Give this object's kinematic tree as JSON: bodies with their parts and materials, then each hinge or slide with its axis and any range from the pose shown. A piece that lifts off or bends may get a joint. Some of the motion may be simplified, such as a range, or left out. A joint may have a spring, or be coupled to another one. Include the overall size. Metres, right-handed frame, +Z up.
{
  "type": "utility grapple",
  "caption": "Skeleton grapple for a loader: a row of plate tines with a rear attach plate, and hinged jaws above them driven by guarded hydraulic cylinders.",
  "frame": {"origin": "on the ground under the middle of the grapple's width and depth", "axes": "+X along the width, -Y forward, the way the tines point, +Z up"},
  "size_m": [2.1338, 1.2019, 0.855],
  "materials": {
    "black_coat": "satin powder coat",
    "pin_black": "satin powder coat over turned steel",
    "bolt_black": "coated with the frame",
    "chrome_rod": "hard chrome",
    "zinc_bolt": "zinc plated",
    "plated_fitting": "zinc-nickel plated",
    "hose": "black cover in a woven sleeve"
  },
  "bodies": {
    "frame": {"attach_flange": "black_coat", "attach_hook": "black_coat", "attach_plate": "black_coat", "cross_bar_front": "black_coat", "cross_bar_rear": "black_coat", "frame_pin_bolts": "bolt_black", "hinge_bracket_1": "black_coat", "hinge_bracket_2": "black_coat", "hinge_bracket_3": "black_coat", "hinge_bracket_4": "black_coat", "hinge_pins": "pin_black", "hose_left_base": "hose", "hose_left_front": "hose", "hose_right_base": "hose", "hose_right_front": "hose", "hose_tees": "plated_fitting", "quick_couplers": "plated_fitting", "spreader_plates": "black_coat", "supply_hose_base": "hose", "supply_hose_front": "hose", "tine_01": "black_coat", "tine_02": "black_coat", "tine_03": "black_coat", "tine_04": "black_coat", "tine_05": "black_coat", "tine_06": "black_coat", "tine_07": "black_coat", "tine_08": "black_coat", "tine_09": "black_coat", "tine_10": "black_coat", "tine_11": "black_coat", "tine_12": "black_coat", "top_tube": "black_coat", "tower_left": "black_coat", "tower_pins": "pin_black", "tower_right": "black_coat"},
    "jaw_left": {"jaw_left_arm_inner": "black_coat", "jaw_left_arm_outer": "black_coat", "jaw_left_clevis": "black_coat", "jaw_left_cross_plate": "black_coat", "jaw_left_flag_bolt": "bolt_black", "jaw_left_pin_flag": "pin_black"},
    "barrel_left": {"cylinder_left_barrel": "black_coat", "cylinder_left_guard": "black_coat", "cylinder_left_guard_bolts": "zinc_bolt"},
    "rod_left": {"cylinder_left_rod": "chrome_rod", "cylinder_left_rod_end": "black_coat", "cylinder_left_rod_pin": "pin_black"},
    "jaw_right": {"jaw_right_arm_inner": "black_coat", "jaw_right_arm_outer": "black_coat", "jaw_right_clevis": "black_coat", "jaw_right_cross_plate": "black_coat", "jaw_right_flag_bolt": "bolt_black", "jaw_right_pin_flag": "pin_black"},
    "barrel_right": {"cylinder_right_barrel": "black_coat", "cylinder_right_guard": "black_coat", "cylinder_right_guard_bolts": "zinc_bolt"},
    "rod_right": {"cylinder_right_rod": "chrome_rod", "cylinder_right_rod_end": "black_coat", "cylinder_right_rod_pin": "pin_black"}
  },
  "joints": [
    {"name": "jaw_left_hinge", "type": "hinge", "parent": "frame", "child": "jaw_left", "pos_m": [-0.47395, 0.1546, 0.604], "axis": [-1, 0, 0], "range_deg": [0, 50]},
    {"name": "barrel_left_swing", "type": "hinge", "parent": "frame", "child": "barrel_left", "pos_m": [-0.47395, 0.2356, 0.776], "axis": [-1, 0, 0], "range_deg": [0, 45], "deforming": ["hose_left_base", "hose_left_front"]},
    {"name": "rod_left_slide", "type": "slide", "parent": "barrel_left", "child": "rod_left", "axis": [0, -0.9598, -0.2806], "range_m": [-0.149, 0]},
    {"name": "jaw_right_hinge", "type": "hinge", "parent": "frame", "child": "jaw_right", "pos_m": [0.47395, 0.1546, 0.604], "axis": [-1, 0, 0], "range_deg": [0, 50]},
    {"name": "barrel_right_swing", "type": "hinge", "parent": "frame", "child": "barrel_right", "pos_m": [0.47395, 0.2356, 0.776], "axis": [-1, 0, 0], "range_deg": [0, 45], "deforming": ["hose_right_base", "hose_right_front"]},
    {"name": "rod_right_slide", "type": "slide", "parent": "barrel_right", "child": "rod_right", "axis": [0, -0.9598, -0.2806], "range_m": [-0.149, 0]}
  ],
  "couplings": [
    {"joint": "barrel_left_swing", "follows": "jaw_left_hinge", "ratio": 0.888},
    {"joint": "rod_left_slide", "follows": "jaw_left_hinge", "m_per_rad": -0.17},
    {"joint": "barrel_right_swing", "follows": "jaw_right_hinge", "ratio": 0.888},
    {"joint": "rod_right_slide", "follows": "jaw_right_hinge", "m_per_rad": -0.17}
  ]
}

== Exercise task ==
Repeat the data exactly. Leave nothing out.

== Complete response ==
Give this object's kinematic tree as JSON: bodies with their parts and materials, then each hinge or slide with its axis and any range from the pose shown. A piece that lifts off or bends may get a joint. Some of the motion may be simplified, such as a range, or left out. A joint may have a spring, or be coupled to another one. Include the overall size. Metres, right-handed frame, +Z up.
{
  "type": "utility grapple",
  "caption": "Skeleton grapple for a loader: a row of plate tines with a rear attach plate, and hinged jaws above them driven by guarded hydraulic cylinders.",
  "frame": {"origin": "on the ground under the middle of the grapple's width and depth", "axes": "+X along the width, -Y forward, the way the tines point, +Z up"},
  "size_m": [2.1338, 1.2019, 0.855],
  "materials": {
    "black_coat": "satin powder coat",
    "pin_black": "satin powder coat over turned steel",
    "bolt_black": "coated with the frame",
    "chrome_rod": "hard chrome",
    "zinc_bolt": "zinc plated",
    "plated_fitting": "zinc-nickel plated",
    "hose": "black cover in a woven sleeve"
  },
  "bodies": {
    "frame": {"attach_flange": "black_coat", "attach_hook": "black_coat", "attach_plate": "black_coat", "cross_bar_front": "black_coat", "cross_bar_rear": "black_coat", "frame_pin_bolts": "bolt_black", "hinge_bracket_1": "black_coat", "hinge_bracket_2": "black_coat", "hinge_bracket_3": "black_coat", "hinge_bracket_4": "black_coat", "hinge_pins": "pin_black", "hose_left_base": "hose", "hose_left_front": "hose", "hose_right_base": "hose", "hose_right_front": "hose", "hose_tees": "plated_fitting", "quick_couplers": "plated_fitting", "spreader_plates": "black_coat", "supply_hose_base": "hose", "supply_hose_front": "hose", "tine_01": "black_coat", "tine_02": "black_coat", "tine_03": "black_coat", "tine_04": "black_coat", "tine_05": "black_coat", "tine_06": "black_coat", "tine_07": "black_coat", "tine_08": "black_coat", "tine_09": "black_coat", "tine_10": "black_coat", "tine_11": "black_coat", "tine_12": "black_coat", "top_tube": "black_coat", "tower_left": "black_coat", "tower_pins": "pin_black", "tower_right": "black_coat"},
    "jaw_left": {"jaw_left_arm_inner": "black_coat", "jaw_left_arm_outer": "black_coat", "jaw_left_clevis": "black_coat", "jaw_left_cross_plate": "black_coat", "jaw_left_flag_bolt": "bolt_black", "jaw_left_pin_flag": "pin_black"},
    "barrel_left": {"cylinder_left_barrel": "black_coat", "cylinder_left_guard": "black_coat", "cylinder_left_guard_bolts": "zinc_bolt"},
    "rod_left": {"cylinder_left_rod": "chrome_rod", "cylinder_left_rod_end": "black_coat", "cylinder_left_rod_pin": "pin_black"},
    "jaw_right": {"jaw_right_arm_inner": "black_coat", "jaw_right_arm_outer": "black_coat", "jaw_right_clevis": "black_coat", "jaw_right_cross_plate": "black_coat", "jaw_right_flag_bolt": "bolt_black", "jaw_right_pin_flag": "pin_black"},
    "barrel_right": {"cylinder_right_barrel": "black_coat", "cylinder_right_guard": "black_coat", "cylinder_right_guard_bolts": "zinc_bolt"},
    "rod_right": {"cylinder_right_rod": "chrome_rod", "cylinder_right_rod_end": "black_coat", "cylinder_right_rod_pin": "pin_black"}
  },
  "joints": [
    {"name": "jaw_left_hinge", "type": "hinge", "parent": "frame", "child": "jaw_left", "pos_m": [-0.47395, 0.1546, 0.604], "axis": [-1, 0, 0], "range_deg": [0, 50]},
    {"name": "barrel_left_swing", "type": "hinge", "parent": "frame", "child": "barrel_left", "pos_m": [-0.47395, 0.2356, 0.776], "axis": [-1, 0, 0], "range_deg": [0, 45], "deforming": ["hose_left_base", "hose_left_front"]},
    {"name": "rod_left_slide", "type": "slide", "parent": "barrel_left", "child": "rod_left", "axis": [0, -0.9598, -0.2806], "range_m": [-0.149, 0]},
    {"name": "jaw_right_hinge", "type": "hinge", "parent": "frame", "child": "jaw_right", "pos_m": [0.47395, 0.1546, 0.604], "axis": [-1, 0, 0], "range_deg": [0, 50]},
    {"name": "barrel_right_swing", "type": "hinge", "parent": "frame", "child": "barrel_right", "pos_m": [0.47395, 0.2356, 0.776], "axis": [-1, 0, 0], "range_deg": [0, 45], "deforming": ["hose_right_base", "hose_right_front"]},
    {"name": "rod_right_slide", "type": "slide", "parent": "barrel_right", "child": "rod_right", "axis": [0, -0.9598, -0.2806], "range_m": [-0.149, 0]}
  ],
  "couplings": [
    {"joint": "barrel_left_swing", "follows": "jaw_left_hinge", "ratio": 0.888},
    {"joint": "rod_left_slide", "follows": "jaw_left_hinge", "m_per_rad": -0.17},
    {"joint": "barrel_right_swing", "follows": "jaw_right_hinge", "ratio": 0.888},
    {"joint": "rod_right_slide", "follows": "jaw_right_hinge", "m_per_rad": -0.17}
  ]
}